2. Weather model

In this exercise, you'll work with the historical temperature data from the previous checkpoint. To complete this assignment, submit a link to a Jupyter notebook containing your solutions to the following tasks:

First, load the dataset from the weatherinszeged table from Thinkful's database.
Build a linear regression model where your target variable is the difference between the apparenttemperature and the temperature. As explanatory variables, use humidity and windspeed. Now, estimate your model using OLS. Are the estimated coefficients statistically significant? Are the signs of the estimated coefficients in line with your previous expectations? Interpret the estimated coefficients. What are the relations between the target and the explanatory variables?
Next, include the interaction of humidity and windspeed to the model above and estimate the model using OLS. Are the coefficients statistically significant? Did the signs of the estimated coefficients for humidity and windspeed change? Interpret the estimated coefficients.

In [1]:
import numpy as np
import pandas as pd
import matplotlib.pyplot as plt
from sqlalchemy import create_engine
import statsmodels.api as sm

import warnings
warnings.filterwarnings('ignore')

postgres_user = 'dsbc_student'
postgres_pw = '7*.8G9QH21'
postgres_host = '142.93.121.174'
postgres_port = '5432'
postgres_db = 'weatherinszeged'

In [3]:
engine = create_engine('postgresql://{}:{}@{}:{}/{}'.format(
    postgres_user, postgres_pw, postgres_host, postgres_port, postgres_db))
weather_df = pd.read_sql_query('select * from weatherinszeged',con=engine)

# Can close the connection since we're only doing one query
engine.dispose()

In [4]:
# Y: Target Variable
Y = weather_df['apparenttemperature'] - weather_df['temperature']
# X: Features
X = weather_df[['humidity','windspeed']]

X = sm.add_constant(X)

results = sm.OLS(Y, X).fit()

results.summary()

0,1,2,3
Dep. Variable:,y,R-squared:,0.288
Model:,OLS,Adj. R-squared:,0.288
Method:,Least Squares,F-statistic:,19490.0
Date:,"Mon, 16 Sep 2019",Prob (F-statistic):,0.0
Time:,19:55:05,Log-Likelihood:,-170460.0
No. Observations:,96453,AIC:,340900.0
Df Residuals:,96450,BIC:,340900.0
Df Model:,2,,
Covariance Type:,nonrobust,,

0,1,2,3,4,5,6
,coef,std err,t,P>|t|,[0.025,0.975]
const,2.4381,0.021,115.948,0.000,2.397,2.479
humidity,-3.0292,0.024,-126.479,0.000,-3.076,-2.982
windspeed,-0.1193,0.001,-176.164,0.000,-0.121,-0.118

0,1,2,3
Omnibus:,3935.747,Durbin-Watson:,0.267
Prob(Omnibus):,0.0,Jarque-Bera (JB):,4613.311
Skew:,-0.478,Prob(JB):,0.0
Kurtosis:,3.484,Cond. No.,88.1


- All of the estimated coefficients are statistically significan as their p-values are below .05. 
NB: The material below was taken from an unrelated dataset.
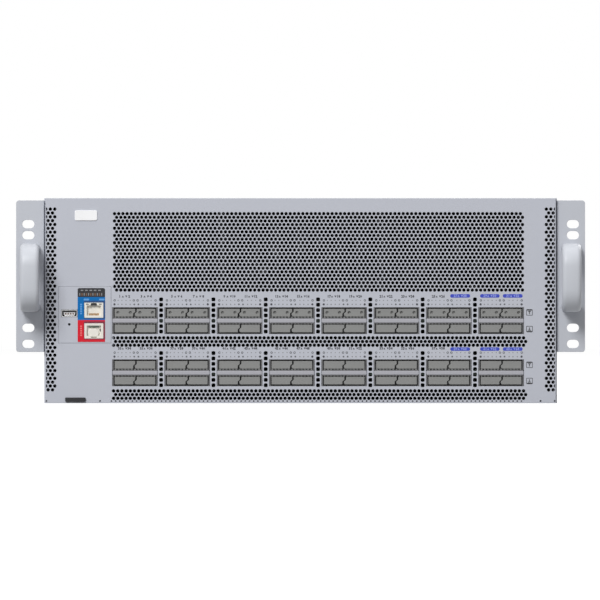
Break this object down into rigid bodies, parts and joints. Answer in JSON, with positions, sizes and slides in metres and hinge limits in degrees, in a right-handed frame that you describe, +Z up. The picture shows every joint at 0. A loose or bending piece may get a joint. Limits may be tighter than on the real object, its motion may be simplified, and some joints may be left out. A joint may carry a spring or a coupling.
{
  "type": "data center spine switch",
  "caption": "Rack-mounted network switch chassis with a perforated face, rows of plugged port cages, rack ears, and rear fan modules and power supplies.",
  "frame": {"origin": "centre of the overall box at its bottom, on the floor sheet's underside", "axes": "+X to the right seen from the front, +Y to the rear, +Z up"},
  "size_m": [0.4826, 0.764, 0.174],
  "materials": {
    "panel_paint": "satin paint",
    "zinc_sheet": "plated sheet",
    "handle_grey": "satin",
    "cage_metal": "nickel plated",
    "plug_grey": "matte",
    "board_green": "solder mask",
    "chip_black": "moulded",
    "sink_metal": "extruded",
    "label_blue": "printed film",
    "jack_cream": "moulded",
    "port_steel": "plated shell",
    "plate_white": "moulded",
    "tag_dark": "moulded",
    "fan_plastic": "moulded",
    "supply_metal": "plated sheet",
    "latch_blue": "moulded"
  },
  "bodies": {
    "chassis": {"chassis_tray": "panel_paint", "top_cover": "panel_paint", "front_panel": "panel_paint", "rack_ear_left": "panel_paint", "rack_ear_right": "panel_paint", "front_handle_left": "handle_grey", "front_handle_right": "handle_grey", "management_plate": "panel_paint", "management_label": "label_blue", "management_board": "board_green", "management_jack": "jack_cream", "console_jack": "jack_cream", "usb_port": "port_steel", "name_plate": "plate_white", "info_tag_sleeve": "zinc_sheet", "upper_port_board": "board_green", "lower_port_board": "board_green", "board_posts": "zinc_sheet", "switch_chip": "chip_black", "chip_heatsink": "sink_metal", "cpu_board": "board_green", "cpu_heatsink": "sink_metal", "fan_bay_frame": "zinc_sheet", "rear_vent_panel": "panel_paint", "fan_board": "board_green", "power_board": "board_green", "port_cages_row_1": "cage_metal", "dust_plugs_row_1": "plug_grey", "port_cages_row_2": "cage_metal", "dust_plugs_row_2": "plug_grey", "port_cages_row_3": "cage_metal", "dust_plugs_row_3": "plug_grey", "port_cages_row_4": "cage_metal", "dust_plugs_row_4": "plug_grey"},
    "info_tag_body": {"info_tag": "tag_dark"},
    "reset_button_body": {"reset_button": "tag_dark"},
    "fan_module_1": {"fan_1_frame": "fan_plastic", "fan_1_grille": "supply_metal", "fan_1_handle": "tag_dark"},
    "fan_rotor_1": {"fan_1_rotor": "fan_plastic"},
    "fan_module_2": {"fan_2_frame": "fan_plastic", "fan_2_grille": "supply_metal", "fan_2_handle": "tag_dark"},
    "fan_rotor_2": {"fan_2_rotor": "fan_plastic"},
    "fan_module_3": {"fan_3_frame": "fan_plastic", "fan_3_grille": "supply_metal", "fan_3_handle": "tag_dark"},
    "fan_rotor_3": {"fan_3_rotor": "fan_plastic"},
    "power_supply_1": {"psu_1_case": "supply_metal", "psu_1_inlet": "tag_dark", "psu_1_handle": "tag_dark"},
    "supply_rotor_1": {"psu_1_rotor": "fan_plastic"},
    "supply_latch_1": {"psu_1_latch": "latch_blue"},
    "power_supply_2": {"psu_2_case": "supply_metal", "psu_2_inlet": "tag_dark", "psu_2_handle": "tag_dark"},
    "supply_rotor_2": {"psu_2_rotor": "fan_plastic"},
    "supply_latch_2": {"psu_2_latch": "latch_blue"}
  },
  "joints": [
    {"name": "fan_1_slide", "type": "slide", "parent": "chassis", "child": "fan_module_1", "axis": [0, 1, 0], "range_m": [0, 0.12]},
    {"name": "fan_1_spin", "type": "hinge", "parent": "fan_module_1", "child": "fan_rotor_1", "pos_m": [-0.1535, 0.334, 0.1114], "axis": [0, 1, 0], "continuous": true},
    {"name": "fan_2_slide", "type": "slide", "parent": "chassis", "child": "fan_module_2", "axis": [0, 1, 0], "range_m": [0, 0.12]},
    {"name": "fan_2_spin", "type": "hinge", "parent": "fan_module_2", "child": "fan_rotor_2", "pos_m": [-0.009, 0.334, 0.1114], "axis": [0, 1, 0], "continuous": true},
    {"name": "fan_3_slide", "type": "slide", "parent": "chassis", "child": "fan_module_3", "axis": [0, 1, 0], "range_m": [0, 0.12]},
    {"name": "fan_3_spin", "type": "hinge", "parent": "fan_module_3", "child": "fan_rotor_3", "pos_m": [0.1355, 0.334, 0.1114], "axis": [0, 1, 0], "continuous": true},
    {"name": "psu_1_slide", "type": "slide", "parent": "chassis", "child": "power_supply_1", "axis": [0, 1, 0], "range_m": [0, 0.27]},
    {"name": "psu_1_spin", "type": "hinge", "parent": "power_supply_1", "child": "supply_rotor_1", "pos_m": [-0.1547, 0.336, 0.02575], "axis": [0, 1, 0], "continuous": true},
    {"name": "psu_1_release", "type": "hinge", "parent": "power_supply_1", "child": "supply_latch_1", "pos_m": [-0.1312, 0.3558, 0.02575], "axis": [0, 0, 1], "range_deg": [0, 10], "stiffness_Nm_per_rad": 0.08},
    {"name": "psu_2_slide", "type": "slide", "parent": "chassis", "child": "power_supply_2", "axis": [0, 1, 0], "range_m": [0, 0.27]},
    {"name": "psu_2_spin", "type": "hinge", "parent": "power_supply_2", "child": "supply_rotor_2", "pos_m": [0.1867, 0.336, 0.02575], "axis": [0, 1, 0], "continuous": true},
    {"name": "psu_2_release", "type": "hinge", "parent": "power_supply_2", "child": "supply_latch_2", "pos_m": [0.2102, 0.3558, 0.02575], "axis": [0, 0, 1], "range_deg": [0, 10], "stiffness_Nm_per_rad": 0.08},
    {"name": "info_tag_slide", "type": "slide", "parent": "chassis", "child": "info_tag_body", "axis": [0, -1, 0], "range_m": [0, 0.07]},
    {"name": "reset_button_press", "type": "slide", "parent": "chassis", "child": "reset_button_body", "axis": [0, 1, 0], "range_m": [0, 0.0008], "stiffness_N_per_m": 400}
  ]
}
- A 1 point increase in the humidity results in 3.03 points decrease in the target. 1 point increase in the windspeed is associated with 0.12 point decrease in our target

In [6]:
weather_df['humidity_windspeed_interaction'] = weather_df.humidity * weather_df.windspeed

# Y is the target variable
Y = weather_df['apparenttemperature'] - weather_df['temperature']
# X is the feature set
X = weather_df[['humidity','windspeed', 'humidity_windspeed_interaction']]

X = sm.add_constant(X)

results = sm.OLS(Y, X).fit()

results.summary()

0,1,2,3
Dep. Variable:,y,R-squared:,0.341
Model:,OLS,Adj. R-squared:,0.341
Method:,Least Squares,F-statistic:,16660.0
Date:,"Mon, 16 Sep 2019",Prob (F-statistic):,0.0
Time:,20:05:57,Log-Likelihood:,-166690.0
No. Observations:,96453,AIC:,333400.0
Df Residuals:,96449,BIC:,333400.0
Df Model:,3,,
Covariance Type:,nonrobust,,

0,1,2,3,4,5,6
,coef,std err,t,P>|t|,[0.025,0.975]
const,0.0839,0.033,2.511,0.012,0.018,0.149
humidity,0.1775,0.043,4.133,0.000,0.093,0.262
windspeed,0.0905,0.002,36.797,0.000,0.086,0.095
humidity_windspeed_interaction,-0.2971,0.003,-88.470,0.000,-0.304,-0.291

0,1,2,3
Omnibus:,4849.937,Durbin-Watson:,0.265
Prob(Omnibus):,0.0,Jarque-Bera (JB):,9295.404
Skew:,-0.378,Prob(JB):,0.0
Kurtosis:,4.32,Cond. No.,193.0


- The estimated coefficeints are once again statistically significant

- With the introduction of the interaction variable, both the humidity and windspeed coefficients are now positive. This means that the variables mitigate the effect of the other

3. House prices model
In this exercise, you'll interpret your house prices model. To complete this assignment, submit a link to a Jupyter notebook containing your solutions to the following tasks:

Load the houseprices data from Thinkful's database.
Run your house prices model again and interpret the results. Which features are statistically significant, and which are not?
Now, exclude the insignificant features from your model. Did anything change?
Interpret the statistically significant coefficients by quantifying their relations with the house prices. Which features have a more prominent effect on house prices?
Do the results sound reasonable to you? If not, try to explain the potential reasons.

In [7]:

import numpy as np
import pandas as pd
import matplotlib.pyplot as plt
from sqlalchemy import create_engine
import statsmodels.api as sm

import warnings
warnings.filterwarnings('ignore')

postgres_user = 'dsbc_student'
postgres_pw = '7*.8G9QH21'
postgres_host = '142.93.121.174'
postgres_port = '5432'
postgres_db = 'houseprices'

In [8]:
engine = create_engine('postgresql://{}:{}@{}:{}/{}'.format(
    postgres_user, postgres_pw, postgres_host, postgres_port, postgres_db))
house_prices_df = pd.read_sql_query('select * from houseprices',con=engine)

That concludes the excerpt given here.